Humanistic approaches evolved mainly as an opposition to the highly mechanistic and deterministic elements of both the psychodynamic and behavioral approaches. Proponents of this school argue that frustrations in human existence, especially problems that arise from alienation and conflicts within the self-concept lead to emotional problems. Humanistic therapists also believe in the ability of the patient to make his or her own choices and to control their future. In order to help these individuals to make their own choices, therapy involves making them aware of their hidden emotions and desires. In this way, humanistic therapy is very much like psychodynamic treatment in that it emphasizes insight-oriented methods. However, since humanistic therapists are more concerned with how their patients are feeling and not necessarily why they feel that way, the humanistic approach is actually more like behavioral therapy in its emphasis on the present. The most unique attribute of humanistic therapies is the vast importance of the patient- client relationship. Whereas in the psychodynamic and behavioral approaches this relationship is seen as the means to an end, in the humanistic approach, the relationship is the treatment. The goal of the treatment is not to solve all of the individual's problems, as in behavioral therapy, but rather to place more autonomy in the hands of the patient so that the patient can help him- or herself.

Variations of the Humanistic Approach

There are two major categories within the humanistic approach: client-centered therapy and gestalt therapy. A major pioneer of client-centered therapy was Carl Rogers. He believed in non-directive therapy, which means that the patient plays the primary role in generating his or her improvement. The premise of this therapeutic approach is that everyone has the ability to be self-directive, but we are often situated in invalidating environments that hinder the psychological process instead of healing. The goal, then, is to provide the individual with warmth, genuineness, empathy, and unconditional positive regard so that the individual can heal him- or herself. The role of the therapist, instead of acting like a "blank slate", as in psychoanalysis, becomes a basis of reflection of content and affect. The therapist exhibits his or her empathy by showing that he or she understands both the patient's expressed and not expressed emotion. And since the therapist does not assume the role of an expert, there is allowance for him or her to share personal experiences with the patient. The patient, who is being treated with a lot of respect and support, is referred to as a "client" rather than a patient.

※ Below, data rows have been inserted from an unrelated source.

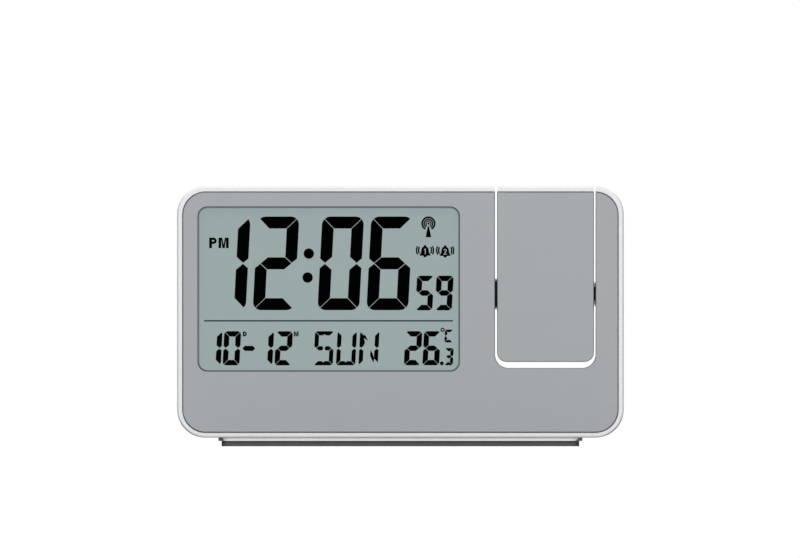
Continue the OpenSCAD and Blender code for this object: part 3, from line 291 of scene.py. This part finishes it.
def weekday(text, left, bottom, pitch, style):
    """Slanted letters in cells whose bars are notched and whose middle bar is split in two."""
    width, height, stroke = style["width"], style["height"], style["stroke"]
    made = []
    for i, sign in enumerate(text):
        segments = cell(**style)
        segments["a"] = notched(segments["a"], width, height - stroke, NOTCH_DEPTH)
        segments["d"] = notched(segments["d"], width, stroke, -NOTCH_DEPTH)
        lit = [segments[s] for s in SEGMENTS_ON[sign] if s != "g"]
        if "g" in SEGMENTS_ON[sign]:
            half = split_bar(segments["g"], width, height)
            lit += [half, flipped(half, u_sum=width)]
        if sign == "N":
            leg = [Vector(p) for p in N_LEG]
            lit += [leg, flipped(leg, u_sum=width, v_sum=height)]
        made += placed(lit, left + i * pitch, bottom)
    return made


def right_half(centre, radius):
    """Right half of a circle, from its lowest point to its highest."""
    return arc(centre, radius, -90, 90, 10)


def letter_p(size, stroke):
    """Bold P: its outer outline and its hole."""
    width, bowl = 0.72 * size, 0.3 * size
    centre, inner = (width - bowl, size - bowl), bowl - 0.86 * stroke
    outer = [Vector(p) for p in ((0, 0), (stroke, 0), (stroke, size - 2 * bowl))]
    outer += right_half(centre, bowl) + [Vector((0, size))]
    hole = [Vector((stroke, centre[1] - inner))]
    hole += right_half(centre, inner) + [Vector((stroke, centre[1] + inner))]
    return [outer, hole]


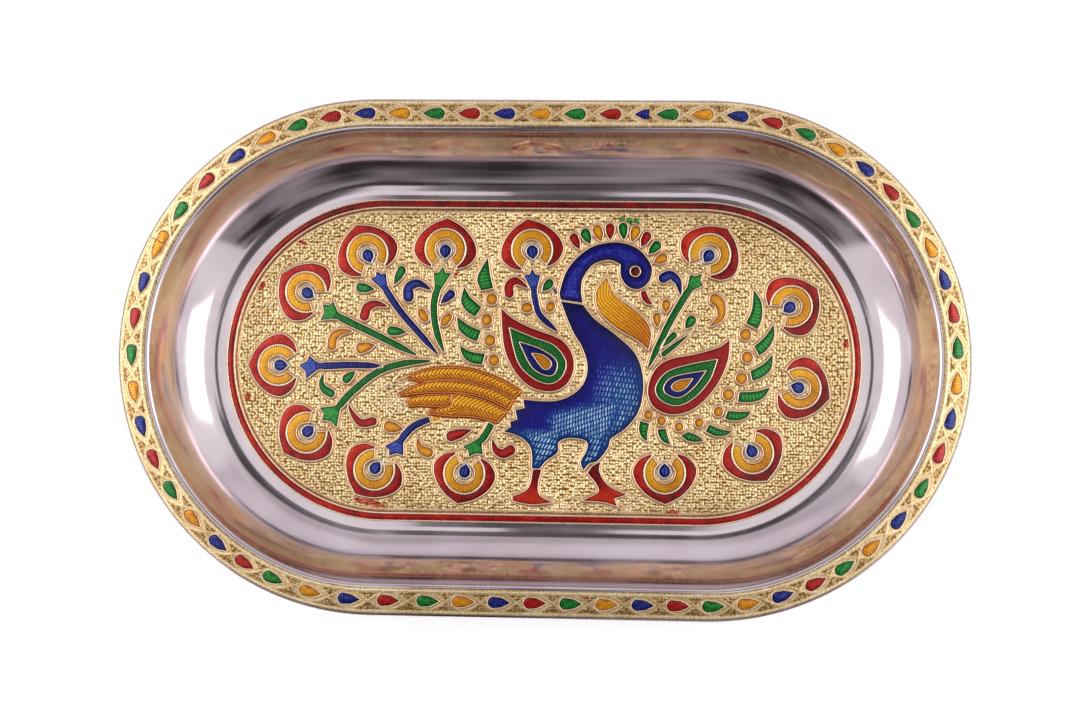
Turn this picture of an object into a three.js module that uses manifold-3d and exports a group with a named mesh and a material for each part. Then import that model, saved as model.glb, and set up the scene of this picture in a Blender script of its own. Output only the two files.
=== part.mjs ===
// Enamelled oval serving tray.
// A pressed steel pan carries an embossed gilt panel on its floor and two embossed gilt bands on
// its rim. Coloured enamel fills the sunken cells of the panel: a peacock with paisley wings,
// tail plumes and thirteen eye feathers on stems.
// Millimetres, +Z up. The origin is on the resting plane, under the middle of the tray.

import * as THREE from 'three';
import { mergeVertices } from 'three/addons/utils/BufferGeometryUtils.js';
import Module from 'manifold-3d';

const wasm = await Module();
wasm.setup();

// Driving dimensions of the steel pan
const trayLength = 300;
const trayWidth = 182.7;
const trayHeight = 21.5;
const sheetThickness = 0.7;
const rimWidth = 12;
const rimStartRise = 4;
const rimEndFall = 15;
const coveWidth = 17.4;
const wallAngle = 79;
const coveFullness = 0.56;
const shoulderRadius = 1.4;
const rolledEdgeRadius = 1.5;
const rolledEdgeTurn = 225;

// Driving dimensions of the gilt foils
const glueGap = 0.05;
const panelMargin = 1.3;
const panelThickness = 0.4;
const reliefHeight = 0.9;
const cellDepth = 0.6;
const wallWidth = 0.75;
const borderWidth = 2;
const rimFoilThickness = 0.3;
const rimFoilMargin = 0.3;
const rimBeadWidth = 1.1;
const rimBeadHeight = 0.35;
const longBandDropPitch = 12.457;
const longBandFirstDrop = 5.8;
const shortBandDropPitch = 12.341;
const shortBandFirstDrop = 1.1;
const rimDropLength = 8.8;
const rimDropWidth = 5.4;
const rimDropHeight = 0.5;
const topSeamPlace = 37;
const leftSeamAngle = 152.5;

// Driving dimensions of the enamel
const enamelThickness = 0.5;
const enamelClearance = 0.1;

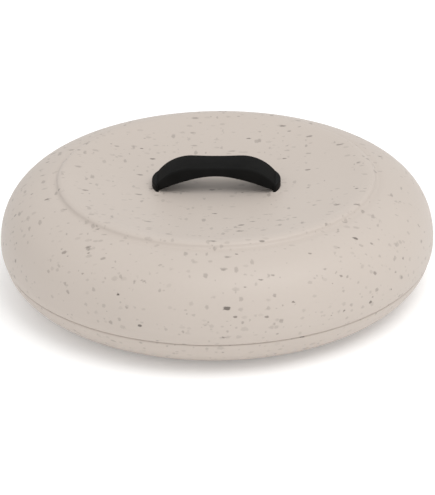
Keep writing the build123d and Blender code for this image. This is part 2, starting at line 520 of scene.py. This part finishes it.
# %% [markdown]
# ## Turned like clay
# Spin turns the line round the axis, as a potter's wheel does. After a full turn it joins its last
# step to the first by itself. But every step leaves the line's two ends once more on the axis, so
# these doubles are merged. Then the faces are made to point outwards.

# %% Turn it
turns = 192
bpy.ops.object.mode_set(mode="EDIT")
bpy.ops.mesh.select_all(action="SELECT")
bpy.ops.mesh.spin(steps=turns, angle=2 * pi, center=(0.0, 0.0, 0.0), axis=(0.0, 0.0, 1.0))
bpy.ops.mesh.select_all(action="SELECT")
bpy.ops.mesh.remove_doubles(threshold=same_place)
bpy.ops.mesh.normals_make_consistent(inside=False)
bpy.ops.object.mode_set(mode="OBJECT")
print("the lid has", len(lid.data.polygons), "faces")


# %% [markdown]
# ## Seats and slots
# The handle's feet don't stand on the dished top itself. Each has a low seat that is moulded with the
# lid and flares down into it. A seat starts as a block, its outer side is bowed like the foot, and
# its lower face is spread. A Boolean union fuses it with the lid. Last come the two slots for the
# handle's snap legs, hidden under the feet. A Boolean can leave a sliver without area where two
# faces nearly meet, so such slivers are dissolved.

# %% Seats and slots
seat_inside = 34.0 * mm
seat_outside = 37.1 * mm
seat_bow = 3.2 * mm
seat_side = 12.1 * mm
seat_deep = 1.8 * mm
seat_spread = (2.3, 1.36, 1.0)      # of its lower face
seat_slices = 8
slot_inside = 35.05 * mm
slot_outside = 38.55 * mm
slot_side = 6.3 * mm
slot_low = 50.0 * mm                # right through the top, from below it to above it
slot_high = 70.0 * mm
sliver = 0.004 * mm


def seat(sign):
    """The seat under one foot, at the side of the sign."""
    near, far = sorted((sign * seat_inside, sign * seat_outside))
    piece = block("seat", (near, -seat_side, seat_height - seat_deep), (far, seat_side, seat_height))
    bpy.ops.object.mode_set(mode="EDIT")
    cuts = [seat_side * (2 * i / seat_slices - 1) for i in range(1, seat_slices)]
    for across in cuts:
        bpy.ops.mesh.select_all(action="SELECT")
        bpy.ops.mesh.bisect(plane_co=(0.0, across, 0.0), plane_no=(0.0, 1.0, 0.0))
    for across in cuts:
        corner = Vector((sign * seat_outside, across))
        pick(piece, lambda place: (place.xy - corner).length < same_place)
        bow = seat_bow * (1.0 - (across / seat_side) ** 2)
        bpy.ops.transform.translate(value=(sign * bow, 0.0, 0.0))
    pick(piece, lambda place: place.z < seat_height - seat_deep / 2)
    bpy.ops.transform.resize(value=seat_spread)
    bpy.ops.object.mode_set(mode="OBJECT")
    return piece


for sign in (-1, 1):
    combine(lid, seat(sign), "UNION")
    near, far = sorted((sign * slot_inside, sign * slot_outside))
    slot = block("slot", (near, -slot_side, slot_low), (far, slot_side, slot_high))
    combine(lid, slot, "DIFFERENCE")

take(lid)
bpy.ops.object.mode_set(mode="EDIT")
bpy.ops.mesh.select_all(action="SELECT")
bpy.ops.mesh.dissolve_degenerate(threshold=sliver)
bpy.ops.object.mode_set(mode="OBJECT")
bpy.ops.object.shade_smooth_by_angle(angle=smooth_below)
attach(lid, "lid")
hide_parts("lid_shell")
print("solid lid", in_mm(*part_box("lid_shell")), "modelled lid", extent(lid))


# %% [markdown]
# ## Cream plastic with plant flecks
# The shells are moulded from plastic that is filled with ground straw. Most flecks lie just under
# the surface and look faint and brown; some break it, and a few are nearly black. They are small
# splinters, so they are longer than wide, and they lie in all directions and in loose clouds.
#
# An image could be wrapped round the lid, but it would have a seam and a pole. Each layer of flecks
# is a Voronoi pattern in space instead: every cell holds one grain, its size and tone picked by the
# cell's own random colour. The pattern is stretched, and turned in its own direction, per layer.

# %% Grains in plastic
smallest_grain = 0.3                # of the largest one in its layer
grain_waves = 1.3                   # of a ragged edge, over one grain
grain_solid, grain_gone = 0.7, 1.2  # a grain fades out between these parts of its reach


def grains(finish, where, spacing, largest, share, ragged):
    """Mask and tone of one layer: one grain in each cell, in a share of the cells."""
    cells = {"Vector": where, "Scale": 1 / spacing, "Randomness": 1.0}
    distance, colour = finish.node("TexVoronoi", {}, cells, "Distance", "Color")
    chance, tone, size = finish.node("SeparateColor", {}, {"Color": colour}, 0, 1, 2)
    wander = finish.noise(where, grain_waves / largest)
    reach = (size * size * (1 - smallest_grain) + smallest_grain) * (largest / spacing)
    edge = reach * (1 + (wander - 0.5) * ragged)
    inside = finish.step(distance / edge, grain_gone, grain_solid)
    return inside * chance.less_than(share), tone


# %% [markdown]
# ## Four layers of flecks
# The cream itself drifts a little in soft clouds, with a fine mottle in it. Over it lie four layers
# of grains, from faint and many to dark and few. Where a slow noise is high they crowd together.

# %% Cream plastic
cream = (0.505, 0.446, 0.398, 1.0)
cream_pale = (0.537, 0.475, 0.425, 1.0)
cream_mottled = (0.44, 0.387, 0.344, 1.0)
straw = (0.062, 0.052, 0.045, 1.0)
straw_pale = (0.110, 0.090, 0.075, 1.0)
mottle_strength = 0.16
sparse, crowding = 0.45, 0.9        # how many of the grains show: at least, and more in a crowd
palest_grain = 0.4                  # of its layer's strength
skin_depth = 0.02 * mm
fleck_layers = (
    # spacing and largest grain in mm, share, ragged, turn, stretch, strength
    (3.9, 1.35, 0.95, 1.2, (0.3, 0.1, 0.2), (0.6, 1.0, 1.0), 0.22),
    (4.6, 1.35, 0.85, 1.4, (0.7, 0.4, 0.9), (1.0, 0.5, 1.0), 0.36),
    (5.3, 1.2, 0.75, 1.4, (0.2, 0.3, 2.4), (0.45, 1.0, 1.0), 0.58),
    (7.0, 1.2, 0.65, 1.3, (1.3, 0.2, 0.5), (0.5, 1.0, 1.0), 0.90),
)


def flecked_plastic(name, move):
    """Cream plastic with all layers of flecks. The move gives each shell flecks of its own."""
    finish = Finish(name)
    cloud = finish.noise(finish.place(move), 16.0, 3.0)
    mottle = finish.noise(finish.place(move), 420.0, 2.0)
    crowd = finish.step(finish.noise(finish.place(move), 22.0, 1.0), 0.28, 0.72)
    colour = finish.mix(cloud, cream, cream_pale)
    colour = finish.mix(mottle * mottle_strength, colour, cream_mottled)
    splinter = finish.mix(cloud, straw, straw_pale)
    for spacing, largest, share, ragged, turn, stretch, strength in fleck_layers:
        where = finish.place(move, turn, stretch)
        local_share = share * (sparse + crowd * crowding)
        mask, tone = grains(finish, where, spacing * mm, largest * mm, local_share, ragged)
        shown = mask * strength * (palest_grain + tone * (1 - palest_grain))
        colour = finish.mix(shown, colour, splinter)
    skin = finish.noise(finish.place(move), 900.0, 3.0)
    finish.set(base_color=colour, roughness=0.42 + skin * 0.12, specular_ior_level=0.3)
    finish.set(normal=finish.bump(skin, skin_depth))
    return finish


lid_plastic = flecked_plastic("lid_plastic", (0.0, 0.0, 0.0))
dish_plastic = flecked_plastic("dish_plastic", (0.31, 0.17, 0.05))
dress(lid, lid_plastic)
dress(nodes["base_dish"], dish_plastic)

# %% [markdown]
# ## Black handle
# The frame is a hard black plastic with the fine grain of a spark-etched mould: it keeps some sheen.
# The sleeve is rubber: its grain is finer and its sheen wider, so it looks matt beside the frame.

# %% Handle finishes
frame_dark, frame_light = (0.0065, 0.0065, 0.0062, 1.0), (0.0120, 0.0118, 0.0114, 1.0)
grip_dark, grip_light = (0.0070, 0.0070, 0.0068, 1.0), (0.0135, 0.0133, 0.0128, 1.0)
grain_depth = 0.03 * mm

frame_black = Finish("frame_black")
etch = frame_black.noise(frame_black.place(), 1400.0, 3.0)
frame_black.set(base_color=frame_black.mix(etch, frame_dark, frame_light))
frame_black.set(roughness=0.36 + etch * 0.16, specular_ior_level=0.02)
frame_black.set(normal=frame_black.bump(etch, grain_depth))

grip_black = Finish("grip_black")
pores = grip_black.noise(grip_black.place(), 2600.0, 2.0)
wear = grip_black.noise(grip_black.place(), 90.0, 3.0)
grip_black.set(base_color=grip_black.mix(wear, grip_dark, grip_light))
grip_black.set(roughness=0.52 + pores * 0.2, specular_ior_level=0.015)
grip_black.set(normal=grip_black.bump(pores, grain_depth))

dress(nodes["handle_frame"], frame_black)
dress(sleeve, grip_black)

Gestalt therapy, on the other hand, places the therapist in a very antagonistic position towards the patient. Although this form of therapy is also concerned with increasing emotional awareness, the method is for the therapist to confront the patient as being fake and phony until he or she expresses genuine emotion. Gestalt therapists especially emphasize the present by preferring that the patient truly experience an emotion instead of simply talking about how he or she feels in abstract terms.